Tasks can be delegated fully. “Send the weekly report” is a task. “Review the new vendor proposal and respond” is a task. With clear enough instructions, anyone can execute a task. The whole category of operational work, running the meeting rhythm, managing project timelines, handling routine client communications, can be genuinely handed off. Good delegation gets this work off the founder’s plate permanently.

Judgment cannot be delegated the same way. “Should we take this client at a slightly lower rate given their referral potential?” is a judgment call. “Is this team member’s performance sufficient to justify their role or are we tolerating underperformance?” is a judgment call. “The client wants a scope change that would require us to delay another client. What do we do?” is a judgment call.

Judgment calls require context, values, pattern recognition, and an understanding of what the company is trying to build. All of that knowledge lives in the founder’s head. You cannot hand it off with a standard delegation. You can only transfer it by encoding it somewhere that others can access.

As a business grows, the ratio of judgment calls to tasks in the leadership layer increases. More complexity means more edge cases. More edge cases mean more moments when the standard process does not cover the situation. The founder who has delegated all their tasks but retained all the judgment has delegated the easy stuff and kept the hard stuff. They are less busy on Monday morning and more needed on Tuesday when something unexpected happens.

The Knowledge Gap Delegation Cannot Close

The founder has a competitive advantage inside their own business. They know the history. They know the nuance behind every client relationship. They know why the pricing model looks the way it does and which exceptions have been made and why. They know what the original vision was and how the current situation relates to it. They know how to read the signals that something is about to go wrong before it does.

This knowledge was built over years and lives entirely in the founder’s head. It has never been encoded. The team does not have access to it except by asking.

When delegation happens without knowledge transfer, the team handles the tasks they were given and escalates every situation that requires context they do not have. The escalation rate does not go to zero as the team gets more experienced. It stays high, because the situations that require escalation are the ones that require the specific contextual knowledge the founder never shared.

This is why founders describe the same experience at $5M as they did at $2M, even though they have “delegated.” What they have is a larger team running the operational layer while the strategic and judgment layer is still entirely founder-dependent.

What Actually Moves the Needle

The answer is not better delegation or stronger trust. The answer is encoding the judgment.

This means converting the patterns in the founder’s head into frameworks, principles, and documented standards that others can apply without asking. Not every decision, not a 40-page policy manual. The highest-value judgment calls, the ones that currently route to the founder most often, encoded clearly enough that someone else can make them in most situations.

A pricing exception framework: here are the three criteria that make a pricing exception worth considering, and here is who has authority to approve it without founder involvement. A client escalation framework: here is what signals that a client relationship needs direct founder involvement, and here is how to handle everything else. A hiring judgment framework: here is what the founder actually looks for in a 90-day performance review, in specific enough terms that a team lead can assess it independently.
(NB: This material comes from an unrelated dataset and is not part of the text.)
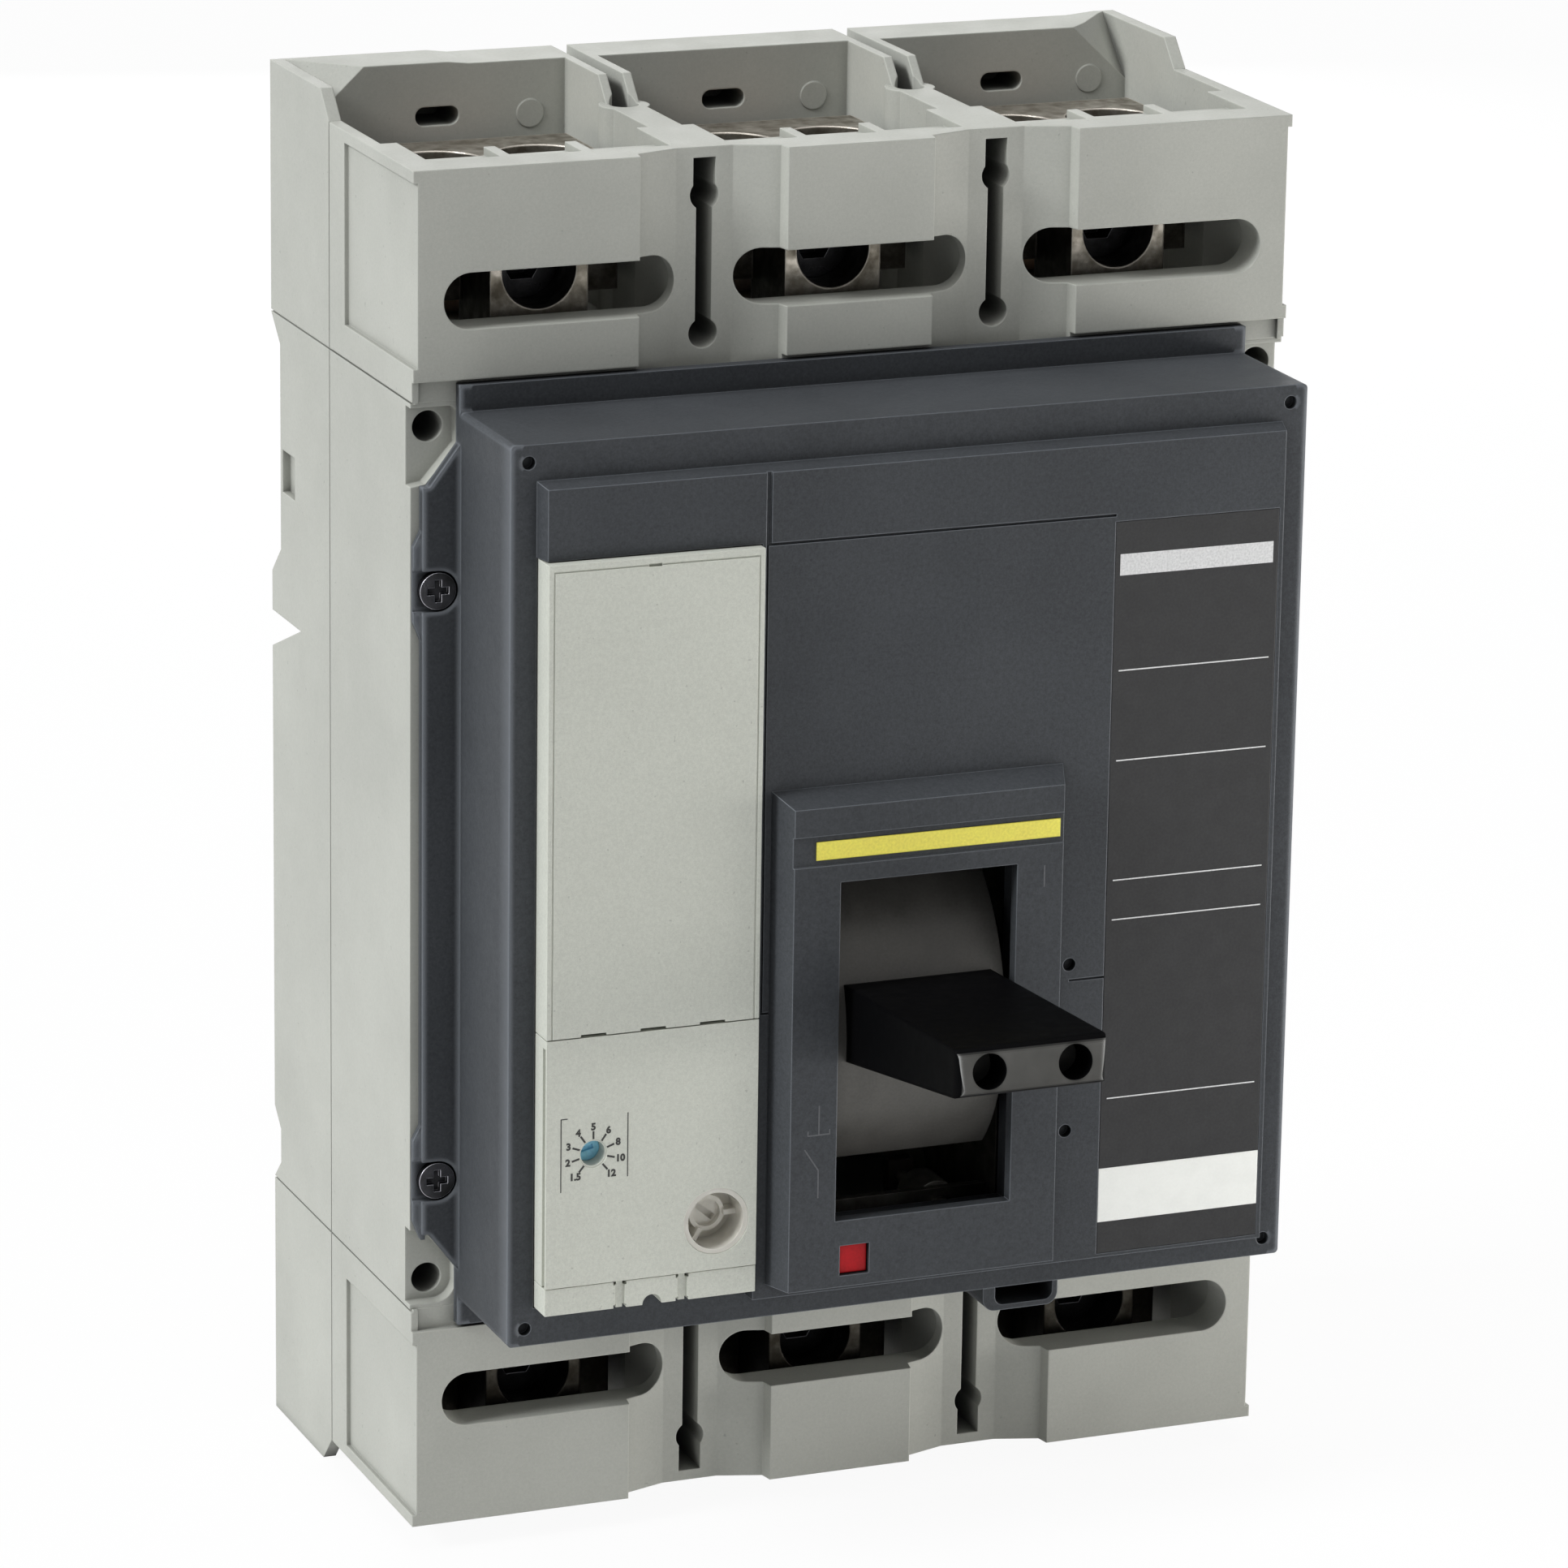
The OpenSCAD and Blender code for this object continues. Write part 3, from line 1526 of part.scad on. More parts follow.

None of these things eliminate the need for the founder’s judgment entirely. They eliminate the need for the founder’s presence in the 80% of situations that follow a pattern the founder has already resolved dozens of times. The founder becomes available for the 20% that are genuinely novel.
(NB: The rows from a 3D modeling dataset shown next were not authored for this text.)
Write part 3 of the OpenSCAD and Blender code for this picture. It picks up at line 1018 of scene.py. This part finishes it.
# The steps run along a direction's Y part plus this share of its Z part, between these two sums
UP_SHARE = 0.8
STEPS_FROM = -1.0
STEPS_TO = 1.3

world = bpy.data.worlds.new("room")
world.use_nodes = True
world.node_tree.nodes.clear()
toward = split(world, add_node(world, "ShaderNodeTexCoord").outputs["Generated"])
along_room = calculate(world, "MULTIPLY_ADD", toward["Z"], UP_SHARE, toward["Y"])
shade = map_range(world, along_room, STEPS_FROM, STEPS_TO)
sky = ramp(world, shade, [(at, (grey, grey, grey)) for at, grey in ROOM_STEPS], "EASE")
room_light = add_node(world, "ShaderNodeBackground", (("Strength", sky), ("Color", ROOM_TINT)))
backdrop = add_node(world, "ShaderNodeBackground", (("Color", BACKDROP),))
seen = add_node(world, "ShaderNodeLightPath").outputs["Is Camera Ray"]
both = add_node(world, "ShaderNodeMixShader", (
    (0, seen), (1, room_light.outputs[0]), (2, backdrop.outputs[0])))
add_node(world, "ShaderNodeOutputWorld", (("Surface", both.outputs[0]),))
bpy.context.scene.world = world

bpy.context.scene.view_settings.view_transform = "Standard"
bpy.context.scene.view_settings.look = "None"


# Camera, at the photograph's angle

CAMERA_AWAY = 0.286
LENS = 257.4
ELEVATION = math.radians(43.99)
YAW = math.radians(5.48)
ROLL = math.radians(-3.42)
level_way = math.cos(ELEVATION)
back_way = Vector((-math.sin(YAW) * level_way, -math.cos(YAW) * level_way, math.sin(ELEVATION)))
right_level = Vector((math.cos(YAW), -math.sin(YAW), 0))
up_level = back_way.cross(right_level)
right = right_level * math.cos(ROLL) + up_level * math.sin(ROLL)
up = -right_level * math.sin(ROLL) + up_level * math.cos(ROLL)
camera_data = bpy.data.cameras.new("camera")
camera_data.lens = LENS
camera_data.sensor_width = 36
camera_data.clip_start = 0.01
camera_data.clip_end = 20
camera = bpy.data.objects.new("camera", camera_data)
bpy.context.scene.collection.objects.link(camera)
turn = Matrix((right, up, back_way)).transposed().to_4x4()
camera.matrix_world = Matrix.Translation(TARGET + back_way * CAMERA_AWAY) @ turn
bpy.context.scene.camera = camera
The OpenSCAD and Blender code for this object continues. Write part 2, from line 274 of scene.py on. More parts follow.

Building the systems helps too. Clear processes, accountability rhythms, decision rights. But systems alone are not sufficient. A well-run process that routes all exceptions to the founder is still a bottleneck. The encoded judgment is what turns delegation from task transfer into genuine independence.

Why This Takes Time

Encoding judgment is slower than delegating tasks. Tasks are obvious. Judgment patterns are not, because they operate below the level of articulation. The founder often does not know what they are actually evaluating when they make a call. Surfacing it requires reflection, not just documentation.

It also requires trust-building infrastructure on the receiving end. The team needs a mechanism to get guidance in ambiguous situations without always going to the founder. That is often a combination of documented frameworks, a designated escalation path that is not always the founder, and a review process where the team gets feedback on the calls they made without escalating. Over time, that feedback loop builds the team’s capacity to match the founder’s judgment in the areas that matter most.

Founders who get to the other side of this describe the same outcome: the business starts compounding. Each quarter the team handles more independently. The founder’s involvement concentrates in genuinely strategic work rather than operational judgment calls. Revenue grows without a proportional increase in founder demand. That is what scaling is supposed to feel like. It does not happen through delegation alone. It happens through the deliberate transfer of knowledge.